(Data extracted from a collection)

<<<<

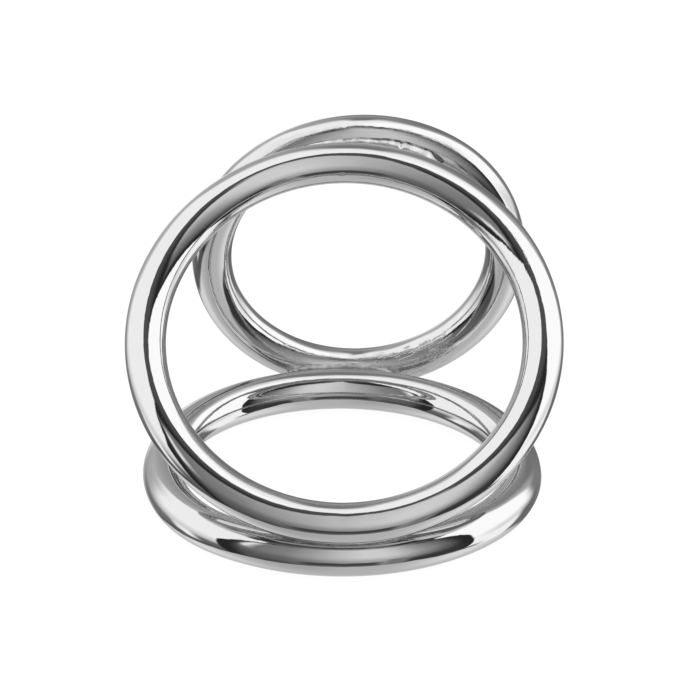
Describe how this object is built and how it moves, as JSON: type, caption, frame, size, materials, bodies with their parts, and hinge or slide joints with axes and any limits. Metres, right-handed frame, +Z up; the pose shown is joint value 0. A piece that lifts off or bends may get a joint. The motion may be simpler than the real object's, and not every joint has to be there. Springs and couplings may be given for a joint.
{
  "type": "triple ring frame",
  "caption": "Free-standing frame of polished steel rings of different bores, welded rim to rim so that their planes form a triangle.",
  "frame": {"origin": "centre of the footprint, at the level of the surface it stands on", "axes": "+Z up; -Y towards the low weld of the leaning front ring; +X to the right seen from the front, along the line that the ring planes share"},
  "size_m": [0.0634, 0.0664, 0.0494],
  "materials": {
    "polished_steel": "mirror-polished stainless steel, unplated",
    "weld_metal": "ground and brushed stainless steel weld metal"
  },
  "bodies": {
    "root": {"front_ring": "polished_steel", "bottom_ring": "polished_steel", "back_ring": "polished_steel", "near_weld_inner": "weld_metal", "near_weld_outer": "weld_metal", "far_weld_inner": "weld_metal", "far_weld_outer": "weld_metal", "top_weld_inner": "weld_metal", "top_weld_outer": "weld_metal"}
  },
  "joints": []
}
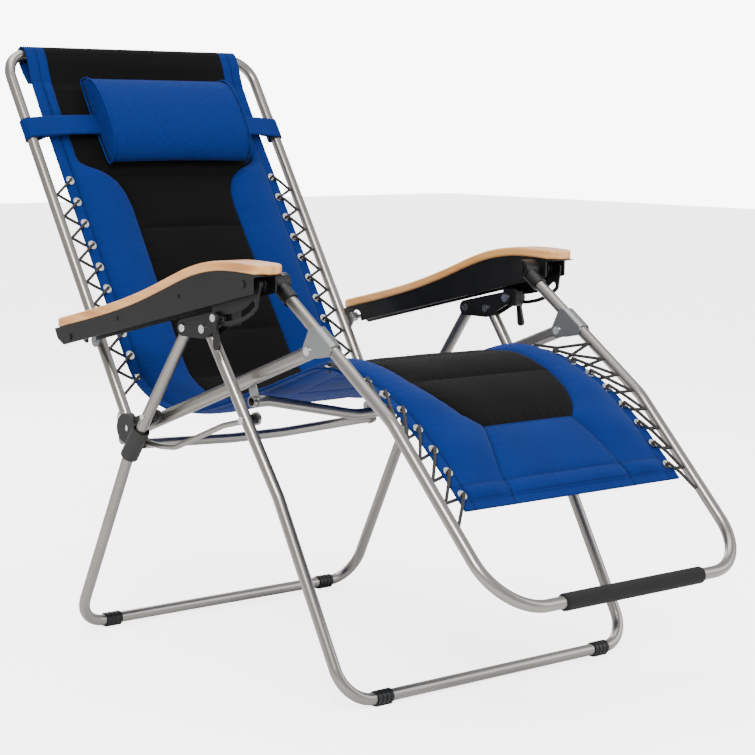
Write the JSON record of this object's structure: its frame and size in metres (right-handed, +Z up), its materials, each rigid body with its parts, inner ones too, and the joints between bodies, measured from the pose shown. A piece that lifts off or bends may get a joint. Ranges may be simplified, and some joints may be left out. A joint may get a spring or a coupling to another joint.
{
  "type": "zero gravity recliner",
  "caption": "Folding zero gravity recliner: laced padded sling on a steel frame, with armrests and a legrest that move as the back reclines.",
  "frame": {"origin": "on the floor, under the middle of the chair's box, midway between the side frames", "axes": "+Z up, the sitter faces -Y, +X is the sitter's left hand"},
  "size_m": [0.738, 1.34, 1.0475],
  "materials": {
    "tube_steel": "satin silver grey powder coat",
    "plate_steel": "zinc plated, dull",
    "rivet_steel": "polished rivet heads",
    "black_plastic": "matte black moulding",
    "grey_plastic": "matte dark grey moulding",
    "foam_grip": "soft black sleeve",
    "arm_wood": "clear lacquered light wood",
    "sling_fabric": "blue and black woven polyester, padded",
    "eyelet_metal": "nickel",
    "lace_elastic": "braided black elastic"
  },
  "bodies": {
    "base": {"rear_leg_frame": "tube_steel", "rear_feet": "black_plastic", "leg_bracket_left": "black_plastic", "leg_bracket_right": "black_plastic", "clamp_block_left": "black_plastic", "clamp_block_right": "black_plastic", "leg_rivets": "rivet_steel", "lock_bolts": "rivet_steel", "seat_knuckle_left": "grey_plastic", "seat_knuckle_right": "grey_plastic", "knuckle_rivets": "rivet_steel", "leg_sleeve_left": "grey_plastic", "leg_sleeve_right": "grey_plastic"},
    "front_legs": {"front_leg_frame": "tube_steel", "front_feet": "black_plastic", "front_leg_pins": "rivet_steel", "strut_pins": "rivet_steel", "strut_bushings": "black_plastic"},
    "strut_left": {"strut_left": "tube_steel"},
    "strut_right": {"strut_right": "tube_steel"},
    "seat_frame": {"seat_rail_left": "tube_steel", "seat_rail_right": "tube_steel", "seat_cross_tube_front": "tube_steel", "seat_cross_tube_rear": "tube_steel", "cross_tube_clamps": "plate_steel", "hinge_plate_left": "plate_steel", "hinge_plate_right": "plate_steel", "seat_pivot_pins": "rivet_steel", "seat_sling": "sling_fabric"},
    "back_frame": {"back_tube": "tube_steel", "back_hinge_pins": "rivet_steel", "arm_pivot_ears": "plate_steel", "back_sling": "sling_fabric", "back_grommets": "eyelet_metal", "back_lace_left": "lace_elastic", "back_lace_right": "lace_elastic"},
    "headrest": {"headrest_pillow": "sling_fabric", "headrest_strap": "sling_fabric"},
    "legrest_frame": {"legrest_tube": "tube_steel", "legrest_bracket_left": "plate_steel", "legrest_bracket_right": "plate_steel", "legrest_rivets": "rivet_steel", "legrest_end_cap_left": "black_plastic", "legrest_end_cap_right": "black_plastic", "arm_front_axles": "black_plastic", "foot_bar_sleeve": "foam_grip", "legrest_sling": "sling_fabric", "legrest_grommets": "eyelet_metal", "legrest_lace_left": "lace_elastic", "legrest_lace_right": "lace_elastic"},
    "arm_left": {"arm_top_left": "arm_wood", "arm_shell_left": "black_plastic", "lock_track_left": "black_plastic", "arm_rivets_left": "black_plastic"},
    "arm_right": {"arm_top_right": "arm_wood", "arm_shell_right": "black_plastic", "lock_track_right": "black_plastic", "arm_rivets_right": "black_plastic"},
    "lock_lever_left": {"lock_lever_left": "black_plastic"},
    "lock_lever_right": {"lock_lever_right": "black_plastic"}
  },
  "joints": [
    {"name": "recline", "type": "hinge", "parent": "base", "child": "seat_frame", "pos_m": [0, 0.238, 0.382], "axis": [-1, 0, 0], "range_deg": [0, 12]},
    {"name": "back_hinge", "type": "hinge", "parent": "seat_frame", "child": "back_frame", "pos_m": [0, 0.273, 0.396], "axis": [-1, 0, 0], "range_deg": [0, 31]},
    {"name": "legrest_hinge", "type": "hinge", "parent": "seat_frame", "child": "legrest_frame", "pos_m": [0, -0.224, 0.556], "axis": [-1, 0, 0], "range_deg": [0, 46]},
    {"name": "arm_hinge_left", "type": "hinge", "parent": "legrest_frame", "child": "arm_left", "pos_m": [0, -0.136, 0.66], "axis": [-1, 0, 0], "range_deg": [-50, 0]},
    {"name": "arm_hinge_right", "type": "hinge", "parent": "legrest_frame", "child": "arm_right", "pos_m": [0, -0.136, 0.66], "axis": [-1, 0, 0], "range_deg": [-50, 0]},
    {"name": "leg_fold", "type": "hinge", "parent": "base", "child": "front_legs", "pos_m": [0, -0.008, 0.577], "axis": [1, 0, 0], "range_deg": [0, 40]},
    {"name": "strut_fold_left", "type": "hinge", "parent": "front_legs", "child": "strut_left", "pos_m": [0, -0.107, 0.436], "axis": [-1, 0, 0], "range_deg": [0, 57]},
    {"name": "strut_fold_right", "type": "hinge", "parent": "front_legs", "child": "strut_right", "pos_m": [0, -0.107, 0.436], "axis": [-1, 0, 0], "range_deg": [0, 57]},
    {"name": "lever_left", "type": "hinge", "parent": "base", "child": "lock_lever_left", "pos_m": [0, -0.058, 0.6], "axis": [-1, 0, 0], "range_deg": [0, 80]},
    {"name": "lever_right", "type": "hinge", "parent": "base", "child": "lock_lever_right", "pos_m": [0, -0.058, 0.6], "axis": [-1, 0, 0], "range_deg": [0, 80]},
    {"name": "headrest_slide", "type": "slide", "parent": "back_frame", "child": "headrest", "axis": [0, 0.5145, 0.8575], "range_m": [-0.06, 0.03]}
  ],
  "couplings": [
    {"joint": "back_hinge", "follows": "recline", "ratio": 2.55},
    {"joint": "legrest_hinge", "follows": "recline", "ratio": 3.78},
    {"joint": "arm_hinge_left", "follows": "recline", "ratio": -4.16},
    {"joint": "arm_hinge_right", "follows": "recline", "ratio": -4.16},
    {"joint": "strut_fold_left", "follows": "leg_fold", "ratio": 1.409},
    {"joint": "strut_fold_right", "follows": "leg_fold", "ratio": 1.409}
  ]
}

>>>>

**EXERCISE TASK**
All of the entries must be quoted exactly; please include each one.

**FINISHED TASK**
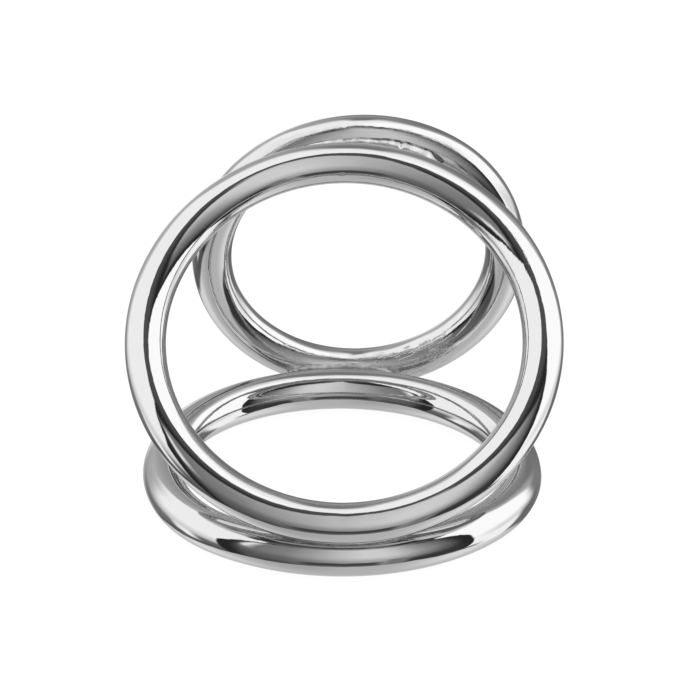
Describe how this object is built and how it moves, as JSON: type, caption, frame, size, materials, bodies with their parts, and hinge or slide joints with axes and any limits. Metres, right-handed frame, +Z up; the pose shown is joint value 0. A piece that lifts off or bends may get a joint. The motion may be simpler than the real object's, and not every joint has to be there. Springs and couplings may be given for a joint.
{
  "type": "triple ring frame",
  "caption": "Free-standing frame of polished steel rings of different bores, welded rim to rim so that their planes form a triangle.",
  "frame": {"origin": "centre of the footprint, at the level of the surface it stands on", "axes": "+Z up; -Y towards the low weld of the leaning front ring; +X to the right seen from the front, along the line that the ring planes share"},
  "size_m": [0.0634, 0.0664, 0.0494],
  "materials": {
    "polished_steel": "mirror-polished stainless steel, unplated",
    "weld_metal": "ground and brushed stainless steel weld metal"
  },
  "bodies": {
    "root": {"front_ring": "polished_steel", "bottom_ring": "polished_steel", "back_ring": "polished_steel", "near_weld_inner": "weld_metal", "near_weld_outer": "weld_metal", "far_weld_inner": "weld_metal", "far_weld_outer": "weld_metal", "top_weld_inner": "weld_metal", "top_weld_outer": "weld_metal"}
  },
  "joints": []
}
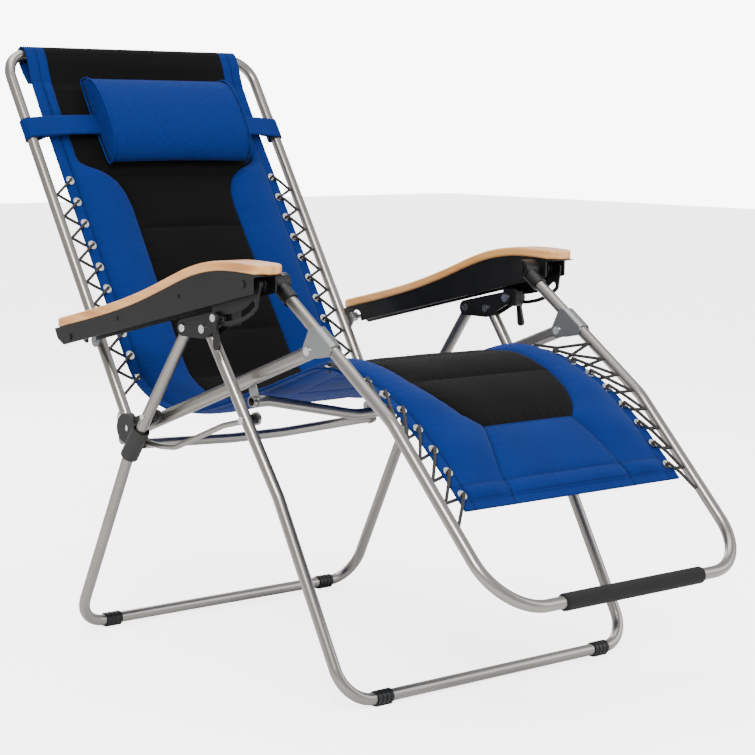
Write the JSON record of this object's structure: its frame and size in metres (right-handed, +Z up), its materials, each rigid body with its parts, inner ones too, and the joints between bodies, measured from the pose shown. A piece that lifts off or bends may get a joint. Ranges may be simplified, and some joints may be left out. A joint may get a spring or a coupling to another joint.
{
  "type": "zero gravity recliner",
  "caption": "Folding zero gravity recliner: laced padded sling on a steel frame, with armrests and a legrest that move as the back reclines.",
  "frame": {"origin": "on the floor, under the middle of the chair's box, midway between the side frames", "axes": "+Z up, the sitter faces -Y, +X is the sitter's left hand"},
  "size_m": [0.738, 1.34, 1.0475],
  "materials": {
    "tube_steel": "satin silver grey powder coat",
    "plate_steel": "zinc plated, dull",
    "rivet_steel": "polished rivet heads",
    "black_plastic": "matte black moulding",
    "grey_plastic": "matte dark grey moulding",
    "foam_grip": "soft black sleeve",
    "arm_wood": "clear lacquered light wood",
    "sling_fabric": "blue and black woven polyester, padded",
    "eyelet_metal": "nickel",
    "lace_elastic": "braided black elastic"
  },
  "bodies": {
    "base": {"rear_leg_frame": "tube_steel", "rear_feet": "black_plastic", "leg_bracket_left": "black_plastic", "leg_bracket_right": "black_plastic", "clamp_block_left": "black_plastic", "clamp_block_right": "black_plastic", "leg_rivets": "rivet_steel", "lock_bolts": "rivet_steel", "seat_knuckle_left": "grey_plastic", "seat_knuckle_right": "grey_plastic", "knuckle_rivets": "rivet_steel", "leg_sleeve_left": "grey_plastic", "leg_sleeve_right": "grey_plastic"},
    "front_legs": {"front_leg_frame": "tube_steel", "front_feet": "black_plastic", "front_leg_pins": "rivet_steel", "strut_pins": "rivet_steel", "strut_bushings": "black_plastic"},
    "strut_left": {"strut_left": "tube_steel"},
    "strut_right": {"strut_right": "tube_steel"},
    "seat_frame": {"seat_rail_left": "tube_steel", "seat_rail_right": "tube_steel", "seat_cross_tube_front": "tube_steel", "seat_cross_tube_rear": "tube_steel", "cross_tube_clamps": "plate_steel", "hinge_plate_left": "plate_steel", "hinge_plate_right": "plate_steel", "seat_pivot_pins": "rivet_steel", "seat_sling": "sling_fabric"},
    "back_frame": {"back_tube": "tube_steel", "back_hinge_pins": "rivet_steel", "arm_pivot_ears": "plate_steel", "back_sling": "sling_fabric", "back_grommets": "eyelet_metal", "back_lace_left": "lace_elastic", "back_lace_right": "lace_elastic"},
    "headrest": {"headrest_pillow": "sling_fabric", "headrest_strap": "sling_fabric"},
    "legrest_frame": {"legrest_tube": "tube_steel", "legrest_bracket_left": "plate_steel", "legrest_bracket_right": "plate_steel", "legrest_rivets": "rivet_steel", "legrest_end_cap_left": "black_plastic", "legrest_end_cap_right": "black_plastic", "arm_front_axles": "black_plastic", "foot_bar_sleeve": "foam_grip", "legrest_sling": "sling_fabric", "legrest_grommets": "eyelet_metal", "legrest_lace_left": "lace_elastic", "legrest_lace_right": "lace_elastic"},
    "arm_left": {"arm_top_left": "arm_wood", "arm_shell_left": "black_plastic", "lock_track_left": "black_plastic", "arm_rivets_left": "black_plastic"},
    "arm_right": {"arm_top_right": "arm_wood", "arm_shell_right": "black_plastic", "lock_track_right": "black_plastic", "arm_rivets_right": "black_plastic"},
    "lock_lever_left": {"lock_lever_left": "black_plastic"},
    "lock_lever_right": {"lock_lever_right": "black_plastic"}
  },
  "joints": [
    {"name": "recline", "type": "hinge", "parent": "base", "child": "seat_frame", "pos_m": [0, 0.238, 0.382], "axis": [-1, 0, 0], "range_deg": [0, 12]},
    {"name": "back_hinge", "type": "hinge", "parent": "seat_frame", "child": "back_frame", "pos_m": [0, 0.273, 0.396], "axis": [-1, 0, 0], "range_deg": [0, 31]},
    {"name": "legrest_hinge", "type": "hinge", "parent": "seat_frame", "child": "legrest_frame", "pos_m": [0, -0.224, 0.556], "axis": [-1, 0, 0], "range_deg": [0, 46]},
    {"name": "arm_hinge_left", "type": "hinge", "parent": "legrest_frame", "child": "arm_left", "pos_m": [0, -0.136, 0.66], "axis": [-1, 0, 0], "range_deg": [-50, 0]},
    {"name": "arm_hinge_right", "type": "hinge", "parent": "legrest_frame", "child": "arm_right", "pos_m": [0, -0.136, 0.66], "axis": [-1, 0, 0], "range_deg": [-50, 0]},
    {"name": "leg_fold", "type": "hinge", "parent": "base", "child": "front_legs", "pos_m": [0, -0.008, 0.577], "axis": [1, 0, 0], "range_deg": [0, 40]},
    {"name": "strut_fold_left", "type": "hinge", "parent": "front_legs", "child": "strut_left", "pos_m": [0, -0.107, 0.436], "axis": [-1, 0, 0], "range_deg": [0, 57]},
    {"name": "strut_fold_right", "type": "hinge", "parent": "front_legs", "child": "strut_right", "pos_m": [0, -0.107, 0.436], "axis": [-1, 0, 0], "range_deg": [0, 57]},
    {"name": "lever_left", "type": "hinge", "parent": "base", "child": "lock_lever_left", "pos_m": [0, -0.058, 0.6], "axis": [-1, 0, 0], "range_deg": [0, 80]},
    {"name": "lever_right", "type": "hinge", "parent": "base", "child": "lock_lever_right", "pos_m": [0, -0.058, 0.6], "axis": [-1, 0, 0], "range_deg": [0, 80]},
    {"name": "headrest_slide", "type": "slide", "parent": "back_frame", "child": "headrest", "axis": [0, 0.5145, 0.8575], "range_m": [-0.06, 0.03]}
  ],
  "couplings": [
    {"joint": "back_hinge", "follows": "recline", "ratio": 2.55},
    {"joint": "legrest_hinge", "follows": "recline", "ratio": 3.78},
    {"joint": "arm_hinge_left", "follows": "recline", "ratio": -4.16},
    {"joint": "arm_hinge_right", "follows": "recline", "ratio": -4.16},
    {"joint": "strut_fold_left", "follows": "leg_fold", "ratio": 1.409},
    {"joint": "strut_fold_right", "follows": "leg_fold", "ratio": 1.409}
  ]
}